● **Task prompt**
Pull out the lines from the line containing "Turn this picture" through the line containing "const SEAT_GAP = 0.3;", both lines included, and copy them exactly.

— START OF Excerpted records —

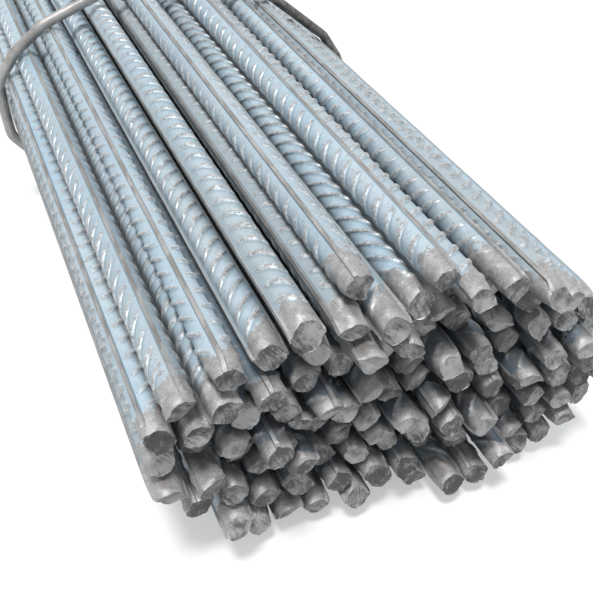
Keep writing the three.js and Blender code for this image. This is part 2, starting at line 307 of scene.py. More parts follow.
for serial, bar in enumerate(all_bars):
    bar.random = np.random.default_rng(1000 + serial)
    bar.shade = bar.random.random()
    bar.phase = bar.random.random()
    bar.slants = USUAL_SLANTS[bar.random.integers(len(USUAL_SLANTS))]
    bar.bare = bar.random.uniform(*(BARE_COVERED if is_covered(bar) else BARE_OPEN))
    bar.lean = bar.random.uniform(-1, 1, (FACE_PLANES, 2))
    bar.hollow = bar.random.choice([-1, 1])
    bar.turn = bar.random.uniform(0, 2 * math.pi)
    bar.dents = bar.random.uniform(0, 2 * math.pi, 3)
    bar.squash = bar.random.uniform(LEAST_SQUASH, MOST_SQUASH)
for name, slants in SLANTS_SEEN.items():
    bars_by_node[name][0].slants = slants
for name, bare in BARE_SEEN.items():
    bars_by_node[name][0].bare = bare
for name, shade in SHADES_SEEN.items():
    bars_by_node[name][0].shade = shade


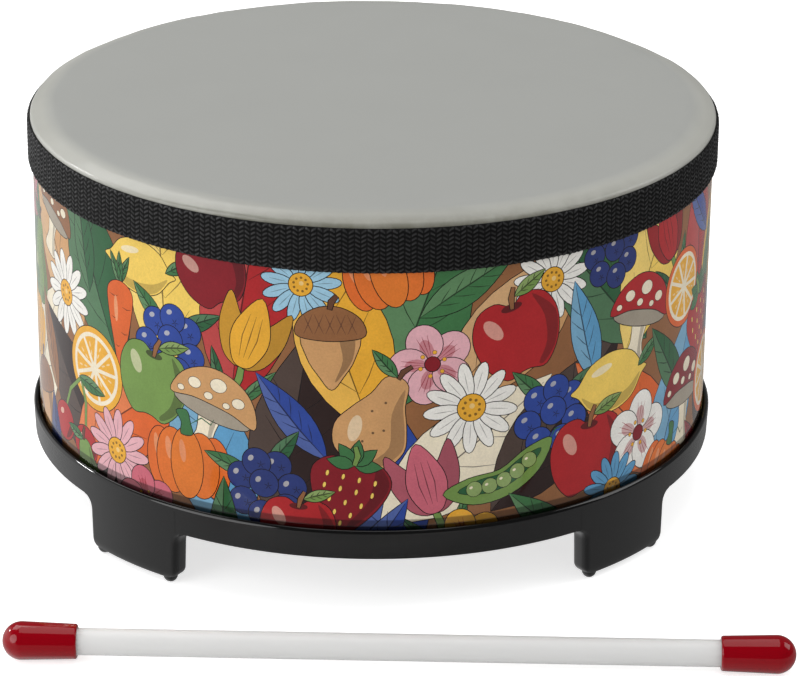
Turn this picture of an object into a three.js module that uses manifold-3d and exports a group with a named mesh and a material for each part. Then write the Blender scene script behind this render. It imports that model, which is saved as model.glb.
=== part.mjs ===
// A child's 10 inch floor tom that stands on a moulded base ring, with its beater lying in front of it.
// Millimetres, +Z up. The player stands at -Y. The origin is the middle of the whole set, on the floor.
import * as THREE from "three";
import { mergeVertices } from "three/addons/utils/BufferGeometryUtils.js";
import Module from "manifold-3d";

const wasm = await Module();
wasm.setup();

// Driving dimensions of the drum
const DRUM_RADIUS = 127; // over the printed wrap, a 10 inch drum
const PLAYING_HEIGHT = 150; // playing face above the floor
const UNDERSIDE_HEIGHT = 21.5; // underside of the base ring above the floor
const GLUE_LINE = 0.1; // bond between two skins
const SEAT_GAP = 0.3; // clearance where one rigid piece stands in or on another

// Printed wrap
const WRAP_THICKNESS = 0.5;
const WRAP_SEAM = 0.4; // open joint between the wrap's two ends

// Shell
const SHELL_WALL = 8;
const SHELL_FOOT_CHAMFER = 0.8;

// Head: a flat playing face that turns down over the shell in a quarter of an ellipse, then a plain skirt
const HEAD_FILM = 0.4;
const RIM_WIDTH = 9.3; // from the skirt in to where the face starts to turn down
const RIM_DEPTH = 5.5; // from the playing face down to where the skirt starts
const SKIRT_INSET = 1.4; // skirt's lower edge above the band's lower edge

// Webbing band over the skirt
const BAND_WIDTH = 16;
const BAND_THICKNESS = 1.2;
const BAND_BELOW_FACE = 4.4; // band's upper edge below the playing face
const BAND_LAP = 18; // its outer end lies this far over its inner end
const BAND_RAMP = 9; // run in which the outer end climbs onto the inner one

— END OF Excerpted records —

● **Problem solution**
Turn this picture of an object into a three.js module that uses manifold-3d and exports a group with a named mesh and a material for each part. Then write the Blender scene script behind this render. It imports that model, which is saved as model.glb.
=== part.mjs ===
// A child's 10 inch floor tom that stands on a moulded base ring, with its beater lying in front of it.
// Millimetres, +Z up. The player stands at -Y. The origin is the middle of the whole set, on the floor.
import * as THREE from "three";
import { mergeVertices } from "three/addons/utils/BufferGeometryUtils.js";
import Module from "manifold-3d";

const wasm = await Module();
wasm.setup();

// Driving dimensions of the drum
const DRUM_RADIUS = 127; // over the printed wrap, a 10 inch drum
const PLAYING_HEIGHT = 150; // playing face above the floor
const UNDERSIDE_HEIGHT = 21.5; // underside of the base ring above the floor
const GLUE_LINE = 0.1; // bond between two skins
const SEAT_GAP = 0.3; // clearance where one rigid piece stands in or on another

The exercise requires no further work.